Another key element in Gates’ Level 2 for the Persian Gulf is the conversion of Camp Justice, the US air facility on the Omani island of Masirah, into the biggest American air base in the Persian Gulf and Middle East. An Arabian Sea island, 65 km long by 18 km wide, Masirah lies close to the Strait of Hormuz and the western coast of Iran.
A western military source in the Gulf also reports that a large increment of Marine forces is to be deployed permanently in Kuwait, which lies 130 km west of the nuclear reactor town of Bushehr on the southern Iranian coast.
End of quote fromDEBKA-Net-Weekly.
debkafile adds: Since April 18, when deputy secretary of state David Satterfield met King Abdullah in Riyadh and they went through the list of hardware on sale – marking down the king’s comments against each item – things have changed in US-Arabian relations; so too has the nature of the Iranian military menace hanging over Saudi Arabia, the Gulf and the Middle East.
These changes are marked in four aspects:
1. Washington and Riyadh are at odds on Iraq.
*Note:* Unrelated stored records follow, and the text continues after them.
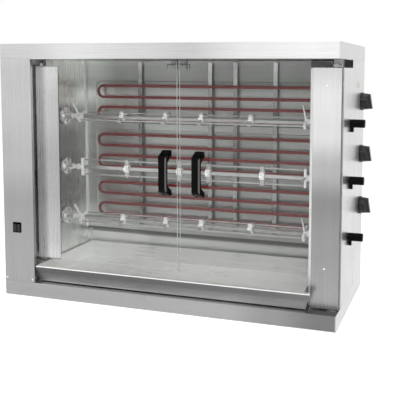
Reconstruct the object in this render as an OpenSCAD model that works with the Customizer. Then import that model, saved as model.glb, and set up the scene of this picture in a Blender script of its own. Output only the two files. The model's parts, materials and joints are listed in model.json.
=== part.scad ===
// Electric skewer grill: a steel cabinet with three driven spits in front of three banks of
// tubular heaters, two glass doors, a drip tray that slides out, and its drive in the left column.
// X runs from left to right, Y from front to rear and Z upwards, from the middle of the underside.

/* [Cabinet] */
// Width of the cabinet, without the knobs and grips on its right side
cabinet_w = 1098; // [1060:1:1300]
// Depth of the cabinet, without the switch and the screw heads
cabinet_d = 480; // [470:1:560]
// Height of the cabinet
cabinet_h = 820; // [810:1:1000]
// Height of the base with its closing plate
base_h = 47; // [35:1:48]
// Height of the top cover's skirt
cover_h = 47; // [35:1:55]
// Thickness of the cabinet's steel sheet
sheet = 1.5; // [1:0.1:2]
// Thickness of the closing plate under the base
floor_t = 2; // [1.5:0.1:4]
// Distance of the rear panel from the cabinet's rear edge
rear_inset = 14; // [12:1:20]

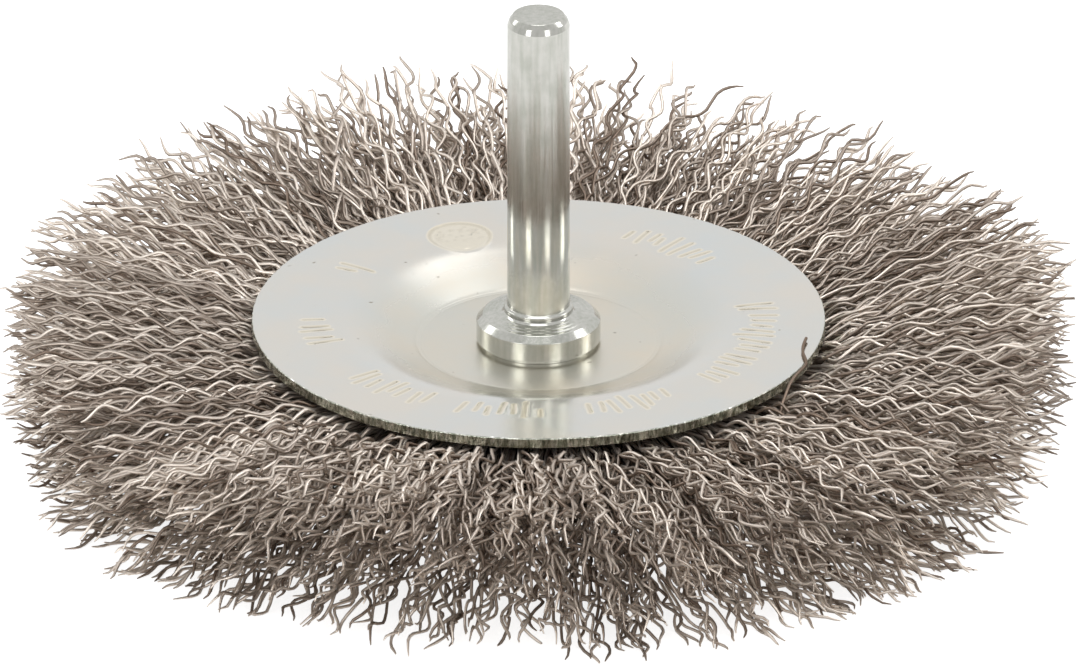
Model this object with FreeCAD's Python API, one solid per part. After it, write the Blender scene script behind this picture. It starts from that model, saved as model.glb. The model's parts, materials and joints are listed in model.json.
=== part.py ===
"""A wire wheel brush on a drill shank: crimped steel wires clamped between two pressed plates.

Millimetres. The wheel lies flat on its lower wire tips, the shank stands up along +Z, and the
origin is on the wheel's axis at the level of the lowest tip. Heights below are first measured
from the wheel's middle plane, and every piece is lifted by the same amount at the end.
"""
import FreeCAD, Part
import math
import os
import random

# The shank, collar, stem and riveted head are one turned piece.
SHANK_DIAMETER = 6.0
SHANK_LENGTH = 31.4
SHANK_CHAMFER_LENGTH = 1.0
SHANK_CHAMFER_DEPTH = 0.35
ROOT_BEAD_STEP = 0.4
ROOT_BEAD_HEIGHT = 0.6
COLLAR_DIAMETER = 11.9
COLLAR_HEIGHT = 2.8
COLLAR_CHAMFER = 0.45
COLLAR_FOOT_STEP = 0.4
COLLAR_FOOT_HEIGHT = 0.35
STEM_DIAMETER = 5.0
RIVET_HEAD_DIAMETER = 8.6
RIVET_HEAD_HEIGHT = 1.3
RIVET_HEAD_TAPER = 0.9

# The two plates are the same pressing, one turned over.
PLATE_DIAMETER = 55.0
PLATE_THICKNESS = 1.0
DISH_DEPTH = 2.4
DISH_FLOOR_DIAMETER = 23.0
DISH_SLOPE_DEGREES = 19.5
STEM_HOLE_CLEARANCE = 0.1

# The washer keeps the two dish floors apart.
SPACER_DIAMETER = 12.0
SPACER_THICKNESS = 2.0

# The wires are folded over a flat ring, which lies in the folds of every bundle.
CORE_RING_WIDTH = 2.0
CORE_RING_HEIGHT = 2.6
CORE_RING_CLEARANCE = 0.15

# The wires: bundles side by side round the ring, each a folded root with crimped strands. The
# root fills a share of the way from the ring to the plates' rim.
BRUSH_DIAMETER = 100.0
TIP_SCATTER = 1.8
TIP_HALF_WIDTH = 6.8
LEAST_TIP_SPREAD = 0.65
MOST_TIP_SPREAD = 1.12
BUNDLE_COUNT = 12
BUNDLE_GAP = 0.2
STRAND_ROWS = 2
STRAND_COLUMNS = 5
STRAND_WIDTH_AT_RIM = 1.7
STRAND_WIDTH_AT_TIP = 1.25
CRIMP_HEIGHT = 0.8
FIRST_CRIMP_HEIGHT = 0.3
FREE_SPANS = 3
FOLD_CLEARANCE = 0.1
FOLD_WALL = 1.6
ROOT_REACH = 0.53
ROOT_INSET = 0.8
RIM_STANDOFF = 4.0
LAYOUTS = (41, 47, 49)

# Radii and heights that follow from the sizes above.
shank_r = SHANK_DIAMETER / 2
stem_r = STEM_DIAMETER / 2
collar_r = COLLAR_DIAMETER / 2
plate_r = PLATE_DIAMETER / 2
brush_r = BRUSH_DIAMETER / 2
floor_r = DISH_FLOOR_DIAMETER / 2
slope = math.radians(DISH_SLOPE_DEGREES)
shoulder_r = floor_r + DISH_DEPTH / math.tan(slope)
bend_shift = math.tan(slope / 2)
pack_half = SPACER_THICKNESS / 2 + DISH_DEPTH
rim_top = pack_half + PLATE_THICKNESS
floor_top = rim_top - DISH_DEPTH
fold_inner_r = shoulder_r + PLATE_THICKNESS * bend_shift + FOLD_CLEARANCE
ring_inner_r = fold_inner_r + FOLD_WALL
ring_outer_r = ring_inner_r + CORE_RING_WIDTH
root_x = ring_outer_r + (plate_r - ring_outer_r) * ROOT_REACH
half_sector = math.pi / BUNDLE_COUNT


def vector(x, y, z):
    return FreeCAD.Vector(x, y, z)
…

In the beginning, the Americans approved of Saudi financial assistance to Iraqi insurgent groups to give them an incentive to pull away from al Qaeda. In recent weeks, however, the Saudis are equally active in undermining the Iraqi prime minister Nouri al-Maliki, calling him an Iran’s agent. This has brought the oil kingdom in direct conflict with the Bush policy.
2. A similar conflict has developed on the Palestinian question. King Abdullah strongly disapproves of US-Israeli backing for the Fatah’s Mahmoud Abbas and Salam Fayyad and imposition of an economic boycott against Hamas to overturn its rule in Gaza. The Saudis strongly advocate Palestinian reconciliation, unification of the West Bank and Gaza Strip and acceptance of Hamas as a dominant factor in shaping Palestinian destiny.
3. As oil prices roar towards $80 – and the price of $100 not too far over the horizon – the Bush administration is increasingly critical of Abdullah’s refusal to raise sustained capacity production past its permanent 2.1 million barrels per day. If only Riyadh would relent, they say, world markets would be reassured and demand would cool.
4. Responding to the Bush administration’s Gulf plans for the Saudi air force and Bush’s plan to maintain a post-withdrawal military presence in Iraq, Russian president Vladimir Putin has stepped in with a move of his own: the sale of 250 long-range SU-30MKM fighter-bombers to Iran, as debkafile revealed Friday, July 27.